# whatcha drinking?



## Dewayne (Nov 29, 2008)

yep, just got off work and i got some jose quervo and it's about perfect timing to start hittin this bottle and the bong hehe. anyone else drinking out there tonight?


----------



## SmokinMom (Nov 29, 2008)

I am sipping on a Heinekin tonight, but I will probably just have 1 or 2.  Got an early morning coming up.  

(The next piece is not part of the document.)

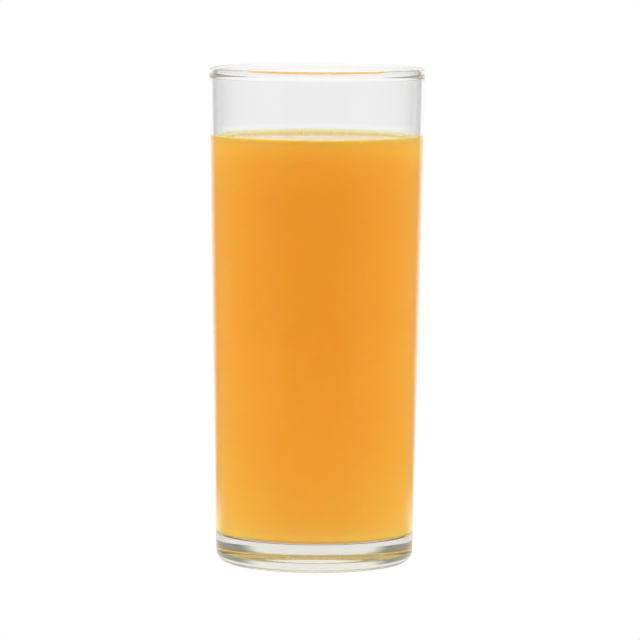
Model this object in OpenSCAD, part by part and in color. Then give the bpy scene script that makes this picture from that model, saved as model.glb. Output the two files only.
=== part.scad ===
// Tall tumbler of clear glass with a heavy base, filled with orange juice.
// Both pieces are bodies of revolution about Z. The glass stands on z = 0.

/* [Glass] */
// Height of the glass from the standing ring to the top of the rim
glass_h = 140; // [100:1:200]
// Outside diameter of the wall at the rim, without the bead
top_d = 60.8; // [50:0.1:90]
// Outside diameter that the straight wall would have at the standing ring
bottom_d = 55.6; // [44:0.1:84]
// Thickness of the wall at the rim
wall_top = 1.2; // [0.9:0.1:1.7]
// Thickness of the wall at the floor
wall_bottom = 1.6; // [1:0.1:4]

/* [Rim] */
// Thickness of the rounded bead on the rim
bead_t = 2.0; // [1.9:0.1:3]
// How far the bead stands out from the outer wall
bead_proud = 0.2; // [0.1:0.05:0.4]

/* [Base] */
// Height of the inner floor above the standing ring
base_t = 8; // [5:0.5:16]
// Radius of the outer heel
heel_r = 3.6; // [1:0.1:5]
// Radius of the corner between the floor and the inner wall
floor_r = 3; // [1:0.1:6]
// Width of the flat standing ring
ring_w = 2.4; // [1:0.1:5]
// Rise of the hollow under the base at its middle
hollow_h = 1.5; // [0.5:0.1:3]

/* [Juice] */
// Free height between the juice's flat surface and the top of the rim
headroom = 19.9; // [6:0.1:60]
// How far the juice climbs the wall above its flat surface
climb_h = 1.2; // [0.5:0.1:3]
// How far in from the wall the climb begins
climb_w = 4; // [3:0.5:10]
// Clearance between the juice and the glass
fit_gap = 0.05; // [0.01:0.01:0.1]

/* [Hidden] */
$fn = 144;

arc_steps = 12;   // straight steps in a quarter-turn corner
bead_steps = 24;  // straight steps around the bead
climb_steps = 10; // straight steps up the juice's edge
dome_steps = 12;  // straight steps across the hollow under the base

bead_r = bead_t / 2;
bead_z = glass_h - bead_r;                   // height of the bead's centre
bead_x = top_d / 2 + bead_proud - bead_r;    // radius of the bead's centre circle

// Radius of the outer wall at height z
function outer_r(z) = bottom_d / 2 + (top_d - bottom_d) / 2 * z / glass_h;
// Thickness of the wall at height z
function wall_at(z) = wall_bottom + (wall_top - wall_bottom) * (z - base_t) / (glass_h - base_t);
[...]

Don't over do it.  Hang overs suck.


----------



## Dewayne (Nov 29, 2008)

haha, well i don't usually get hang overs. i've only had one and it was from cheap vodka and we drank a lot! how you doin tonight mom?


----------



## SmokinMom (Nov 29, 2008)

I am good, a little frusterated.  During this time I am usually enjoying my piece and quiet- smoking weed, drinking a few brews.....but nooooooo....hubby is right here doing work.  I feel it's kind of intruding on my *special alone time*.


----------



## Dewayne (Nov 29, 2008)

aww. what a shame. i wish my gf was intruding my special time so that it wasn't my alone time  lol.


----------



## eastla_kushsmoka (Nov 29, 2008)

Hell Yeah Im Sippin On The Lean Smoking Out My Bong


----------



## SmokinMom (Nov 29, 2008)

Well we all know my hubby isn't real happy with my extracurricular activities...

:hairpull: 

Seriously- It's all part of my unwinding time.  And ya know something, Its almost 1 AM so too late to start now I guess.


----------



## Dewayne (Nov 29, 2008)

hmm, i don't really understand what that means lol. does it mean you're sipping the smoke out of your bong?


----------



## Dewayne (Nov 29, 2008)

aww well i guess. and i agree, like right now is my unwinding time too...it took me like 45 seconds to read and understand what you just wrote so i suppose that i'm unwinding just fine


----------



## SmokinMom (Nov 29, 2008)

Dewayne said:
			
		

> hmm, i don't really understand what that means lol. does it mean you're sipping the smoke out of your bong?


 
:huh: 

Um no.  It means that I don't get to get my buzz on like I hoped for this evening.  Stressful day and just wanted some me time.  Didn't get it.  Wah- I know I sound like a baby.  But damn....go to bed already!!!!!  :angrywife:


----------



## Dewayne (Nov 29, 2008)

haha nooo i meant that to the like east la gangsta lol....he said something weird and i don't understand it. like "he's sipping on the lean smoking out of his bong


----------



## Lastritez (Nov 29, 2008)

I don't drink alcohol, so it's a good old cup of tea, its all part of being british old boy!


----------



## eastla_kushsmoka (Nov 29, 2008)

Lol


----------



## Dewayne (Nov 29, 2008)

very interesting lol. i like iced tea like, southern style lol.


----------



## eastla_kushsmoka (Nov 29, 2008)

Texas Tea :d


----------



## That crazy vancouver guy (Nov 29, 2008)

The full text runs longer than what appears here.